The coalition government appointed her UK Trade Ambassador in 2011, and her former right-hand woman, Isabel Spearman, went on to become Samantha Cameron's Spad. But while she has never shied away from politics - she made headlines in 2013 with her testimony to the Commons Business, Innovation and Skills Committee that "maternity laws will cripple this country" - she is wary of speaking directly about Brexit.
She remains upbeat about exports despite the referendum. "I'm excited about what's going on," she says. "There are challenges around exchange rates, but if your product is good, you'll sell." She is also a trustee of the Royal Academy of Arts and London's new Design Museum. "I think creative interests globally are headquartered here," she says.
This season, her SS17 show's spiralling amphitheatre set and neoprene-coated models pushed her into another fashion league. Afterwards, awestruck editors and FROW regulars ran backstage to get their hands on her new leather-worked sling-backs, emoji fur slides and compartmentalised Stack bag.
Commercial success aside, Hindmarch remains at the heart of the UK fashion community. "I am blessed to have her as a friend, and if you are not yet on BFF terms with Anya the woman, then the next best thing is having one of her highly identifiable pieces from her collection," enthuses Dame Natalie Massenet, chairman of the British Fashion Council and founder of Net-a-Porter. "I have an oversized leather happy-face sticker on my laptop, which goes everywhere with me. And my days are better because of it."

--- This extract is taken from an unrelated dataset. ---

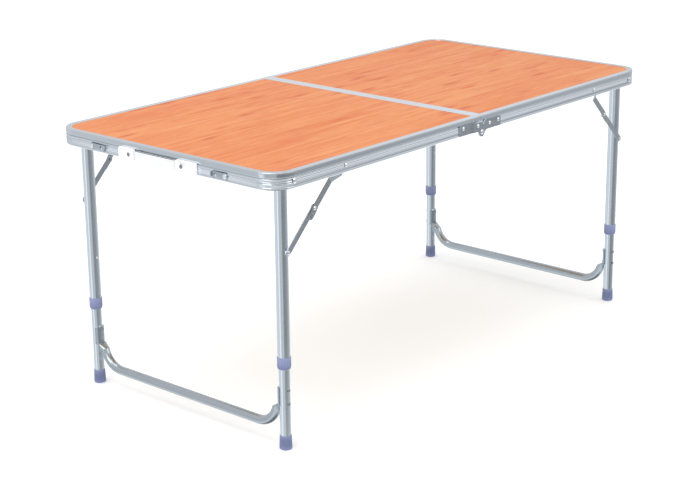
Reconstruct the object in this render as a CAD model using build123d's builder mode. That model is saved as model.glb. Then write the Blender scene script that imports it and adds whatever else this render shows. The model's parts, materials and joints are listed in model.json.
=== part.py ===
from build123d import *
from math import sqrt
import os

# Folding camping table: two framed half tops on a seam hinge, braced leg sets with telescopic feet.
# +Z up, +X along the table, origin on the floor under the middle of the seam.

os.makedirs("parts", exist_ok=True)

# ---------------------------------------------------------------- driving dimensions (mm)
table_length = 1200.0
table_width = 600.0
table_height = 548.0
corner_radius = 50.0  # outer radius of the two bends in each edge frame
seam_gap = 0.25  # each half stops this far from the seam plane

# edge profile, measured inwards from the outer face and down from the top
rail_height = 32.5
lip_width = 13.0
lip_thickness = 1.2
rail_inner = 2.8  # outer face to the inner face of the wall
centre_wall = 2.0  # wall of the plain profile along the seam
board_thickness = 3.0
ledge_thickness = 1.4

# legs
leg_x = 551.0
leg_y = 264.0
leg_pivot_drop = 18.0  # top surface to the leg pivot axis
upper_radius = 12.0
upper_wall = 1.2
lower_radius = 10.5
lower_wall = 1.2
upper_head = 6.0  # tube left above the pivot
collar_bottom = 162.0
collar_height = 23.5
collar_radius = 13.3
lower_top = 322.0
foot_height = 28.5
button_height = 272.5
height_step = 77.0  # distance between the two height holes
crossbar_radius = 9.0
crossbar_wall = 1.2
crossbar_height = 41.0
crossbar_bend = 50.0
crossbar_end = 124.0
crossbar_squeeze = 15.0  # degrees of the bend left when the tube starts to flatten
crossbar_rivets_z = (92.0, 119.0)
saddle_radius = 13.8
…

Hindmarch has just been nominated for the 2016 British Fashion Awards' International Accessories Designer, but the next big note in her calendar is her looming anniversary. "Just terrifying!" she says. "That's why I have the word 'scary' framed on my wall; I've learned that to be scared is the same as being excited. You have to challenge yourself to do your best creative work. The moment you feel comfortable, it kind of goes wrong."